Task brief:
Which lines run from the first one up to and including the one with "FACE_HALF = 40 * MM"? Print exactly those.

Dataset section:
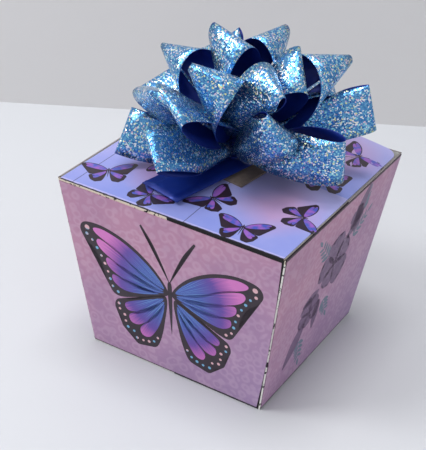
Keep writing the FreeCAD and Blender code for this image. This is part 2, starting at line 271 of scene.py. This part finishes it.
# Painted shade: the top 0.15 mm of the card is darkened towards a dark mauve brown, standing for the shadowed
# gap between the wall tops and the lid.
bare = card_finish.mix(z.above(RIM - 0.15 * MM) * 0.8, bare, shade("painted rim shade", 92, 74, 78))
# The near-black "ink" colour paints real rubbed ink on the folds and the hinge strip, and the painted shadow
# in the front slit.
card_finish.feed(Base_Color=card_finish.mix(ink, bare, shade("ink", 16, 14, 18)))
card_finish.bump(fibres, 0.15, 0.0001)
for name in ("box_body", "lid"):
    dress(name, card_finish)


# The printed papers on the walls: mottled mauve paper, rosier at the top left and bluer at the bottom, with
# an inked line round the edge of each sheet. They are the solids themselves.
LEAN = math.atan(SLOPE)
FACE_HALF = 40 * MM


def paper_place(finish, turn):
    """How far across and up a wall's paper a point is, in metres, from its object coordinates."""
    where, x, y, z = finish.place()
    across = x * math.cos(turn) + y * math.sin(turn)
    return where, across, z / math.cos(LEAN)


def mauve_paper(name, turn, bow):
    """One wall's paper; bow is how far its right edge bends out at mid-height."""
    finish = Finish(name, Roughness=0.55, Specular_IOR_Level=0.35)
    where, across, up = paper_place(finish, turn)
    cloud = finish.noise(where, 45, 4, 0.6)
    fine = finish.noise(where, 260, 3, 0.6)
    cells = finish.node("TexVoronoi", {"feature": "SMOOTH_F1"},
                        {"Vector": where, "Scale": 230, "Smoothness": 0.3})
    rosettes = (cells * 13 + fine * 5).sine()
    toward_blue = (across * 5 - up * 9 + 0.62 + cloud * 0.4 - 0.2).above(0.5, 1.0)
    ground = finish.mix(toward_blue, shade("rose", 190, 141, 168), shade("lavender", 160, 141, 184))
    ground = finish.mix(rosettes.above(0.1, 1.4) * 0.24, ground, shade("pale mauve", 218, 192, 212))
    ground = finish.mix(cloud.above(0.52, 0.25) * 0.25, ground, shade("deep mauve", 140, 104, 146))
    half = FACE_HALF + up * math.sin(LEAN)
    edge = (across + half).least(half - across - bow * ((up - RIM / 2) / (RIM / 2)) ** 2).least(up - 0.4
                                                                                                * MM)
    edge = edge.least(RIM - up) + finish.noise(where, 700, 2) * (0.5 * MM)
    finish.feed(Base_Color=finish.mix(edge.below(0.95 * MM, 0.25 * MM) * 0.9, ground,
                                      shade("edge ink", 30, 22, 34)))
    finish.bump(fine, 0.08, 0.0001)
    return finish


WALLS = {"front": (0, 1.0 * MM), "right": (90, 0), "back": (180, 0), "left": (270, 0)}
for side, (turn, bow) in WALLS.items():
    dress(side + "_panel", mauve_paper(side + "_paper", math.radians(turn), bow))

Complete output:
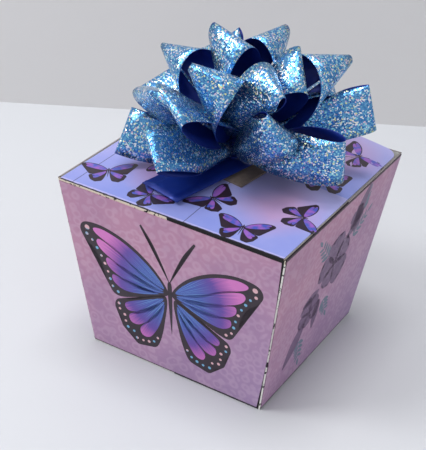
Keep writing the FreeCAD and Blender code for this image. This is part 2, starting at line 271 of scene.py. This part finishes it.
# Painted shade: the top 0.15 mm of the card is darkened towards a dark mauve brown, standing for the shadowed
# gap between the wall tops and the lid.
bare = card_finish.mix(z.above(RIM - 0.15 * MM) * 0.8, bare, shade("painted rim shade", 92, 74, 78))
# The near-black "ink" colour paints real rubbed ink on the folds and the hinge strip, and the painted shadow
# in the front slit.
card_finish.feed(Base_Color=card_finish.mix(ink, bare, shade("ink", 16, 14, 18)))
card_finish.bump(fibres, 0.15, 0.0001)
for name in ("box_body", "lid"):
    dress(name, card_finish)


# The printed papers on the walls: mottled mauve paper, rosier at the top left and bluer at the bottom, with
# an inked line round the edge of each sheet. They are the solids themselves.
LEAN = math.atan(SLOPE)
FACE_HALF = 40 * MM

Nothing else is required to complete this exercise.